Blended churches: The New Faith Paradigm?
About a year ago, three neighboring Protestant congregations—two Lutheran, one Methodist—merged into one in Woonsocket, a small South Dakota farming community near where I live.
This interesting faith innovation was reported Feb. 12 in Sioux Falls’ Argus Leader, the state’s largest-circulation metro newspaper.
The merger may be the wave of the future for small-town churches that for decades have struggled to survive as the number of farms and population in Great Plains ag areas have steadily eroded—as have church memberships, a side-effect of sharply declining American religiosity in general.
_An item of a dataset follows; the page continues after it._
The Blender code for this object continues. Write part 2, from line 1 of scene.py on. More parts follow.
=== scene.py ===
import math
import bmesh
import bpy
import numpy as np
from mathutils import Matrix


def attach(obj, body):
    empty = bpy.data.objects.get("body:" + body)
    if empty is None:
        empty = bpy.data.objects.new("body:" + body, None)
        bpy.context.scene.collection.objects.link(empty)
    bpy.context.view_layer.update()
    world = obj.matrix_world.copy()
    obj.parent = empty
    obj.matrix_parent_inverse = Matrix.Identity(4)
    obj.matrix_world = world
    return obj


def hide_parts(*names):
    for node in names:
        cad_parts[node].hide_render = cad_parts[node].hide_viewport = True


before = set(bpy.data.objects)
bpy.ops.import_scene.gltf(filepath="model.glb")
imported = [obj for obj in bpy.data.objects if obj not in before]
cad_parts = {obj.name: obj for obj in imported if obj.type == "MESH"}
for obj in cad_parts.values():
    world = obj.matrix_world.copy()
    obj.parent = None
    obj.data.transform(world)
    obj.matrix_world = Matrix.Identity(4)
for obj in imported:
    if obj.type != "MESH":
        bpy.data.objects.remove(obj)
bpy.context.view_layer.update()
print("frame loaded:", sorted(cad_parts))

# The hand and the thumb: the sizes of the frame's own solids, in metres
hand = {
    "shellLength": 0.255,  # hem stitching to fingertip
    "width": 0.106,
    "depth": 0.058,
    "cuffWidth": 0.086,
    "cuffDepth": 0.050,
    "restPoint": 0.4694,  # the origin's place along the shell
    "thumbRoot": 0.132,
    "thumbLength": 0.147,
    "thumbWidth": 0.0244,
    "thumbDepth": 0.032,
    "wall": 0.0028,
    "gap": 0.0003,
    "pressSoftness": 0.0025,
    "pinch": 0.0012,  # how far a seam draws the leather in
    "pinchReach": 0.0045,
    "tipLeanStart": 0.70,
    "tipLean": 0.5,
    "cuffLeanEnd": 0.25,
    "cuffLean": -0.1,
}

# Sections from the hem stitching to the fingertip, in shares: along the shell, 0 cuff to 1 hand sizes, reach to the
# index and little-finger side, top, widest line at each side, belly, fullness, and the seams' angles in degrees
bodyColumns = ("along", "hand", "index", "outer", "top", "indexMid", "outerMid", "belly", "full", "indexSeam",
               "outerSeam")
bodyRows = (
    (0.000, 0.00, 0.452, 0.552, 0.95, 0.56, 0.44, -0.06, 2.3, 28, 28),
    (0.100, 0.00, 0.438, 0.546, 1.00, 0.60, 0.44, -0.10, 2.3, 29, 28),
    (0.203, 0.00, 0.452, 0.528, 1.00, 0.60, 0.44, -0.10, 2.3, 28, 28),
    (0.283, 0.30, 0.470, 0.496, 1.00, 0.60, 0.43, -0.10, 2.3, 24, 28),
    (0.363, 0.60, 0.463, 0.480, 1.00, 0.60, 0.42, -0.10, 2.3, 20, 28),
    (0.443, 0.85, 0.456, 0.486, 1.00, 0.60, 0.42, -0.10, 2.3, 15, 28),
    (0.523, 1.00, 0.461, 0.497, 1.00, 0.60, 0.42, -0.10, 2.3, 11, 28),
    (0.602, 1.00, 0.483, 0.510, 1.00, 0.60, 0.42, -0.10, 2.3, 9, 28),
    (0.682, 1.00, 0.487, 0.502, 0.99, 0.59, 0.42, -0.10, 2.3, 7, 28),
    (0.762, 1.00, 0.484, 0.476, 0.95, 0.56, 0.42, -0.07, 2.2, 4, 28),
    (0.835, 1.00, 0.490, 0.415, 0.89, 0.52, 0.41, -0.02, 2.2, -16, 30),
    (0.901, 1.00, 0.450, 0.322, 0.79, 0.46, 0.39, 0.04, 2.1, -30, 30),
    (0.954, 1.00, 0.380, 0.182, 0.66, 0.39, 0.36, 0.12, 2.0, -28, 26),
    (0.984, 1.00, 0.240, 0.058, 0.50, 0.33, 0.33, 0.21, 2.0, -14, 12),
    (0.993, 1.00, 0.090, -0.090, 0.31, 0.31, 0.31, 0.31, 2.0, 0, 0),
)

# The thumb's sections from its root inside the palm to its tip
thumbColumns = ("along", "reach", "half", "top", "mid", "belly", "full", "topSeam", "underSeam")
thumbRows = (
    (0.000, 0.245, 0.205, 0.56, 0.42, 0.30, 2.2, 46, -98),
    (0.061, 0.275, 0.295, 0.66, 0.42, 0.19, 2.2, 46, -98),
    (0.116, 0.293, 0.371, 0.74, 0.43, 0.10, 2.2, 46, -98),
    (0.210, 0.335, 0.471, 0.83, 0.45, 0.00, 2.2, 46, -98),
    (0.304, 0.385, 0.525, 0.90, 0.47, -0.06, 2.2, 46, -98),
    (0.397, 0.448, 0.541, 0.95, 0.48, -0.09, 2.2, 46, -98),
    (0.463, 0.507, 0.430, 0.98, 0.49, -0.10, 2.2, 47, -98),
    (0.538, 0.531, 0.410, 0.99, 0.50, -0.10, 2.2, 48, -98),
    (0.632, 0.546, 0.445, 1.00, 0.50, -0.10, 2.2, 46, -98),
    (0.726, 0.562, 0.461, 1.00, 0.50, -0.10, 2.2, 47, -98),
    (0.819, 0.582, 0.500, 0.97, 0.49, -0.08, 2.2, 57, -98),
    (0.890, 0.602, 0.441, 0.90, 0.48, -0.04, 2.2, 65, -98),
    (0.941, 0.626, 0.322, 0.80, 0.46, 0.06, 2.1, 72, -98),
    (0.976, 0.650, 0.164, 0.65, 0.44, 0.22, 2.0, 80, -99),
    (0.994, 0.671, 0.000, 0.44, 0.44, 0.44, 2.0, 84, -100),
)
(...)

The handwriting seems on the wall. Demographic research shows that the fast-growing percentage of Americans who identify as nonreligious now comprises a quarter of the United States’ (and South Dakota’s) population, and so-called millennials (young citizens born around the cusp of the millennia) are by far the nation’s least religious sub-group. So the future, certainly in the Heartland if not also elsewhere, appears headed for greater irreligiosity.
Rhonda Wellsandt-Zell, the pastor of Woonsocket’s new tripartate Spirit of Faith church, told the Argus Leader that it took three years to get the three separate failing congregations to buy into a merger.
“I said, ‘If we’re going to die, we’re going to die healthy. And if we’re going to live, we’re going to live healthy and boldly.’ Once they made that decision to live, it took off.”
The new multi-congregation has pooled the resources of the original three and plans to use the joint $300,000 to help build a new church facility to house their growing numbers. Groundbreaking is projected late this year. While each church previously attracted but a handful of worshippers every Sunday, Spirit of Faith now draws 40-100.
Americans may be moving in the direction of Norwegians, and other now overtly secular Scandanavian countries. Researcher Phil Zuckerman spent 14 months in Scandinavia (mainly Denmark and Sweden) several years ago interviewing citizens about their views on religious faith. He discovered that Scandinavians are reticent to talk about religion and averse to the negative-sounding term “atheist,” although the vast majority say they don’t believe in God. Zuckerman said religion is a “nonissue” in the Nordic states, that people simply didn’t care about it. One Danish pastor told him “God” is viewed as an “embarrassing” term in his country and that most Danes “would rather go naked through the city than talk about God.” Zuckerman’s respondents generally offered these kinds of statements when asked about God, Jesus and life after death:
“I never really thought about that. [But] It’s been fun to get these kind of questions that I never, never think about.”
But if Americans are leaning more toward atheism these days, it’s not necessarily cause for alarm. Andre Compte-Sponville, author of The Little Book of Atheist Spirituality (Viking 2007), describes Scandanavia as, “What remains of the Christian West when it ceases to be Christian.” Despite consensus godlessness, citizens generally retains core Christly cultural and social traditions that the faith incubated over centuries, such as communal compassion, trustworthiness, loyalty and personal kindness.
Zuckerman found that Scandinavian societies, despite their pronounced irreligiosity were “above all, moral, stable, humane and deeply good.”
So, as rural communities like Woonsocket converge their churches to survive, while aggregate numbers of faithful continue to decline nationwide, American society maybe slowly headed ultimately to a Scandinavian-type faith model. Where we live kindly lives but without belief in supernatural entities.
In the meantime, Woonsocket’s new blended Spirit of Faith congregation is full of hope, even as the closure of American churches gains worrisome momentum across the nation. “We realized we had potential to do more with our lives,” Pastor Wellsandt-Zell said, “if we were working collectively together.”